[JSON records of objects]
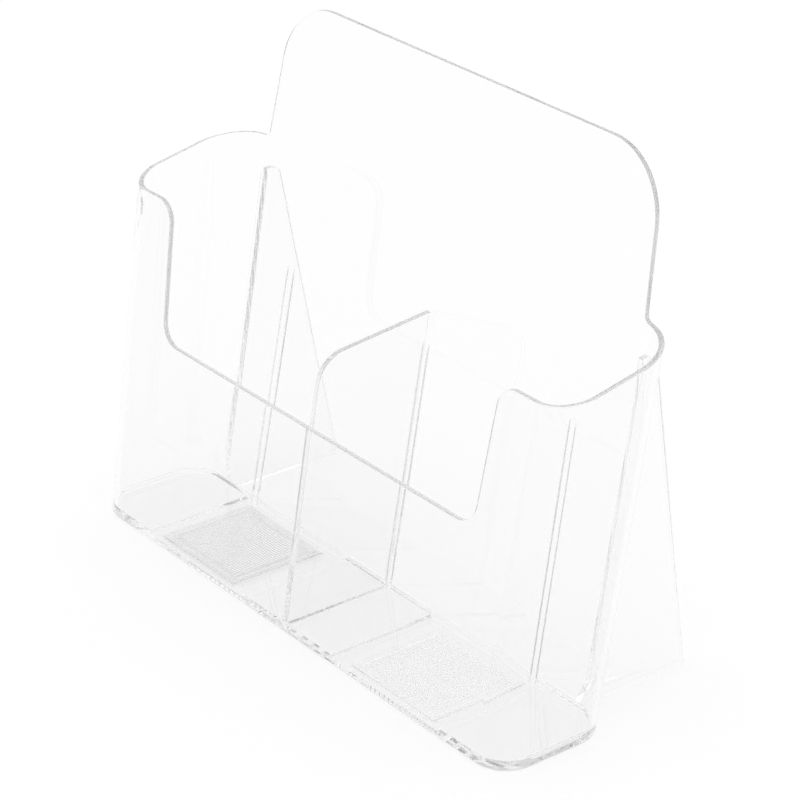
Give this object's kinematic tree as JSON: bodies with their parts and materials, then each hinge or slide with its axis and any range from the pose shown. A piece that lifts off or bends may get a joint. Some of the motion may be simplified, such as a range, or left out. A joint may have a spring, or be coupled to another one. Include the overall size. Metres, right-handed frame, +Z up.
{
  "type": "desktop file sorter",
  "caption": "Clear moulded desktop leaflet sorter: wide open-fronted pockets split by a lift-out divider, tall leaning back panel and rear support fins.",
  "frame": {"origin": "on the table, in the middle of the footprint's box", "axes": "+X to the right seen from the front, +Y to the back, +Z up"},
  "size_m": [0.2478, 0.1004, 0.1943],
  "materials": {
    "clear_moulding": "water-clear polished polystyrene",
    "clear_divider": "water-clear polished polystyrene",
    "textured_mat": "translucent grey vinyl with a fine square knurl"
  },
  "bodies": {
    "holder": {"floor_plate": "clear_moulding", "right_centre_pad": "clear_moulding", "left_centre_pad": "clear_moulding", "right_end_pad": "clear_moulding", "left_end_pad": "clear_moulding", "front_wall": "clear_moulding", "back_panel": "clear_moulding", "right_front_corner": "clear_moulding", "left_front_corner": "clear_moulding", "right_side_wall": "clear_moulding", "left_side_wall": "clear_moulding", "right_support_fin": "clear_moulding", "left_support_fin": "clear_moulding", "right_guide_rib": "clear_moulding", "left_guide_rib": "clear_moulding", "right_floor_mat": "textured_mat", "left_floor_mat": "textured_mat"},
    "divider": {"divider": "clear_divider"}
  },
  "joints": [
    {"name": "divider_lift", "type": "slide", "parent": "holder", "child": "divider", "axis": [0, 0.1599, 0.9871], "range_m": [0, 0.2]}
  ]
}
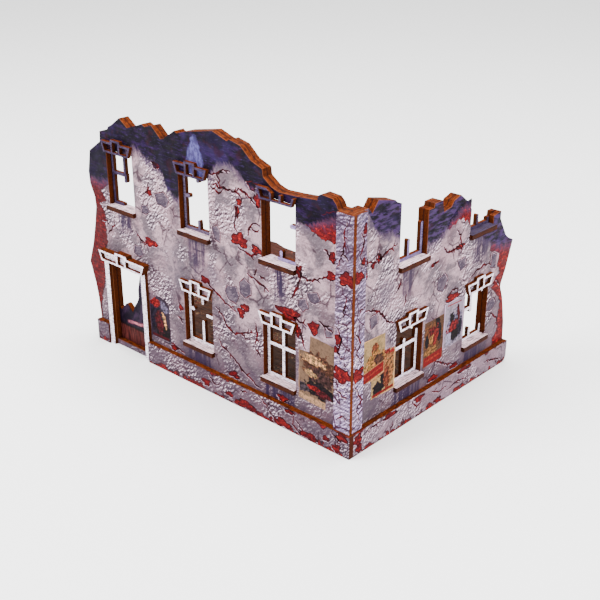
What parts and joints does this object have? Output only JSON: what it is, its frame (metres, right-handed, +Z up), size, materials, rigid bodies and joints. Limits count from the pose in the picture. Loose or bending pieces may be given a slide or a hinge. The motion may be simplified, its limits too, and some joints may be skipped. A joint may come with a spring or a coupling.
{
  "type": "miniature terrain ruin",
  "caption": "Broken corner of a two-storey town house for tabletop games: L-shaped tab-and-slot sheet walls with windows, doorway, sills, lintels, plinth and partial floors.",
  "frame": {"origin": "middle of the footprint's bounding box, at table level", "axes": "+Z up; the long front wall faces -Y and runs along X with the corner at +X; the short side wall faces +X and runs toward +Y"},
  "size_m": [0.191, 0.135, 0.1365],
  "materials": {
    "plaster_print_front": "matt",
    "plaster_print_side": "matt",
    "interior_print": "matt",
    "plinth_print": "matt",
    "pilaster_print": "matt",
    "soot_trim": "matt",
    "white_trim": "matt",
    "door_print": "matt",
    "sill_print": "matt",
    "ground_print": "matt",
    "upper_print": "matt"
  },
  "bodies": {
    "root": {"door_leaf": "door_print", "door_lintel": "white_trim", "door_surround": "white_trim", "front_frame_lower_2": "white_trim", "front_frame_lower_3": "white_trim", "front_frame_upper_1": "soot_trim", "front_frame_upper_2": "soot_trim", "front_frame_upper_3": "soot_trim", "front_lintel_lower_2": "white_trim", "front_lintel_lower_3": "white_trim", "front_lintel_upper_1": "soot_trim", "front_lintel_upper_2": "soot_trim", "front_lintel_upper_3": "soot_trim", "front_pilaster": "pilaster_print", "front_plinth_left": "plinth_print", "front_plinth_right": "plinth_print", "front_sill_lower_2": "sill_print", "front_sill_lower_3": "sill_print", "front_sill_upper_1": "sill_print", "front_sill_upper_2": "sill_print", "front_sill_upper_3": "sill_print", "front_wall_inner": "interior_print", "front_wall_outer": "plaster_print_front", "ground_floor": "ground_print", "side_frame_lower_1": "white_trim", "side_frame_lower_2": "white_trim", "side_frame_upper_1": "soot_trim", "side_frame_upper_2": "soot_trim", "side_lintel_lower_1": "white_trim", "side_lintel_lower_2": "white_trim", "side_pilaster": "pilaster_print", "side_plinth": "plinth_print", "side_sill_lower_1": "sill_print", "side_sill_lower_2": "sill_print", "side_sill_upper_1": "sill_print", "side_sill_upper_2": "sill_print", "side_wall_inner": "interior_print", "side_wall_outer": "plaster_print_side", "upper_floor": "upper_print"}
  },
  "joints": []
}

__EXERCISE DETAILS__
Each line of the material should be echoed exactly.

__TASK RESPONSE__
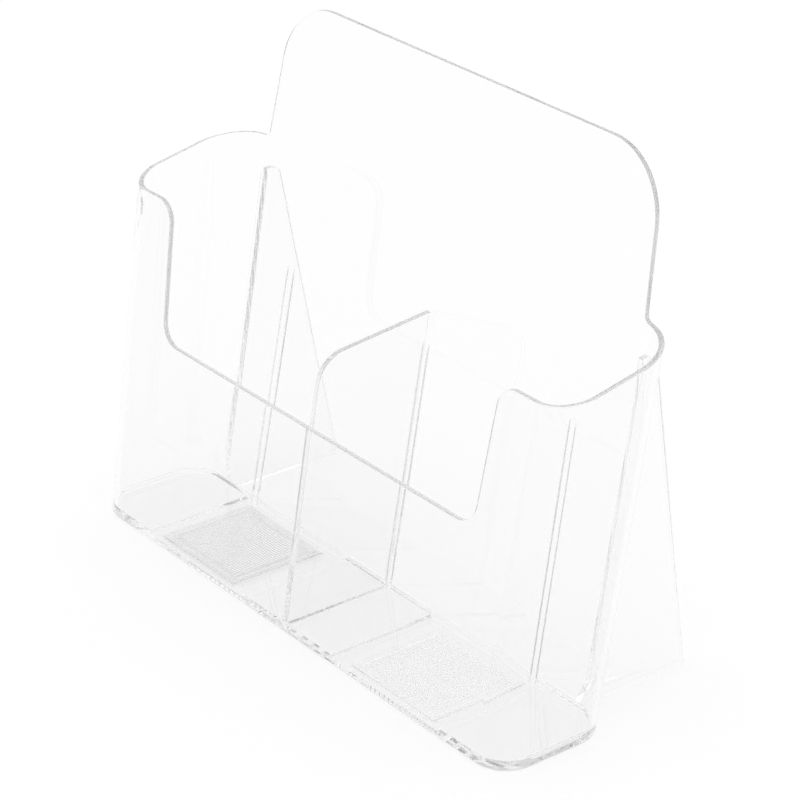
Give this object's kinematic tree as JSON: bodies with their parts and materials, then each hinge or slide with its axis and any range from the pose shown. A piece that lifts off or bends may get a joint. Some of the motion may be simplified, such as a range, or left out. A joint may have a spring, or be coupled to another one. Include the overall size. Metres, right-handed frame, +Z up.
{
  "type": "desktop file sorter",
  "caption": "Clear moulded desktop leaflet sorter: wide open-fronted pockets split by a lift-out divider, tall leaning back panel and rear support fins.",
  "frame": {"origin": "on the table, in the middle of the footprint's box", "axes": "+X to the right seen from the front, +Y to the back, +Z up"},
  "size_m": [0.2478, 0.1004, 0.1943],
  "materials": {
    "clear_moulding": "water-clear polished polystyrene",
    "clear_divider": "water-clear polished polystyrene",
    "textured_mat": "translucent grey vinyl with a fine square knurl"
  },
  "bodies": {
    "holder": {"floor_plate": "clear_moulding", "right_centre_pad": "clear_moulding", "left_centre_pad": "clear_moulding", "right_end_pad": "clear_moulding", "left_end_pad": "clear_moulding", "front_wall": "clear_moulding", "back_panel": "clear_moulding", "right_front_corner": "clear_moulding", "left_front_corner": "clear_moulding", "right_side_wall": "clear_moulding", "left_side_wall": "clear_moulding", "right_support_fin": "clear_moulding", "left_support_fin": "clear_moulding", "right_guide_rib": "clear_moulding", "left_guide_rib": "clear_moulding", "right_floor_mat": "textured_mat", "left_floor_mat": "textured_mat"},
    "divider": {"divider": "clear_divider"}
  },
  "joints": [
    {"name": "divider_lift", "type": "slide", "parent": "holder", "child": "divider", "axis": [0, 0.1599, 0.9871], "range_m": [0, 0.2]}
  ]
}
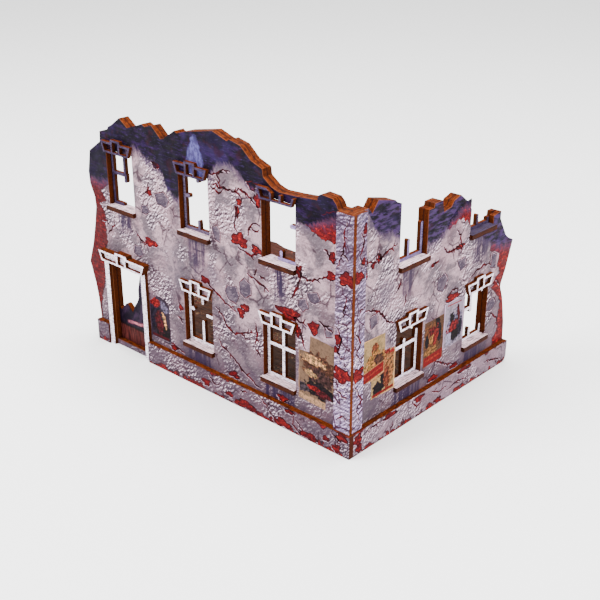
What parts and joints does this object have? Output only JSON: what it is, its frame (metres, right-handed, +Z up), size, materials, rigid bodies and joints. Limits count from the pose in the picture. Loose or bending pieces may be given a slide or a hinge. The motion may be simplified, its limits too, and some joints may be skipped. A joint may come with a spring or a coupling.
{
  "type": "miniature terrain ruin",
  "caption": "Broken corner of a two-storey town house for tabletop games: L-shaped tab-and-slot sheet walls with windows, doorway, sills, lintels, plinth and partial floors.",
  "frame": {"origin": "middle of the footprint's bounding box, at table level", "axes": "+Z up; the long front wall faces -Y and runs along X with the corner at +X; the short side wall faces +X and runs toward +Y"},
  "size_m": [0.191, 0.135, 0.1365],
  "materials": {
    "plaster_print_front": "matt",
    "plaster_print_side": "matt",
    "interior_print": "matt",
    "plinth_print": "matt",
    "pilaster_print": "matt",
    "soot_trim": "matt",
    "white_trim": "matt",
    "door_print": "matt",
    "sill_print": "matt",
    "ground_print": "matt",
    "upper_print": "matt"
  },
  "bodies": {
    "root": {"door_leaf": "door_print", "door_lintel": "white_trim", "door_surround": "white_trim", "front_frame_lower_2": "white_trim", "front_frame_lower_3": "white_trim", "front_frame_upper_1": "soot_trim", "front_frame_upper_2": "soot_trim", "front_frame_upper_3": "soot_trim", "front_lintel_lower_2": "white_trim", "front_lintel_lower_3": "white_trim", "front_lintel_upper_1": "soot_trim", "front_lintel_upper_2": "soot_trim", "front_lintel_upper_3": "soot_trim", "front_pilaster": "pilaster_print", "front_plinth_left": "plinth_print", "front_plinth_right": "plinth_print", "front_sill_lower_2": "sill_print", "front_sill_lower_3": "sill_print", "front_sill_upper_1": "sill_print", "front_sill_upper_2": "sill_print", "front_sill_upper_3": "sill_print", "front_wall_inner": "interior_print", "front_wall_outer": "plaster_print_front", "ground_floor": "ground_print", "side_frame_lower_1": "white_trim", "side_frame_lower_2": "white_trim", "side_frame_upper_1": "soot_trim", "side_frame_upper_2": "soot_trim", "side_lintel_lower_1": "white_trim", "side_lintel_lower_2": "white_trim", "side_pilaster": "pilaster_print", "side_plinth": "plinth_print", "side_sill_lower_1": "sill_print", "side_sill_lower_2": "sill_print", "side_sill_upper_1": "sill_print", "side_sill_upper_2": "sill_print", "side_wall_inner": "interior_print", "side_wall_outer": "plaster_print_side", "upper_floor": "upper_print"}
  },
  "joints": []
}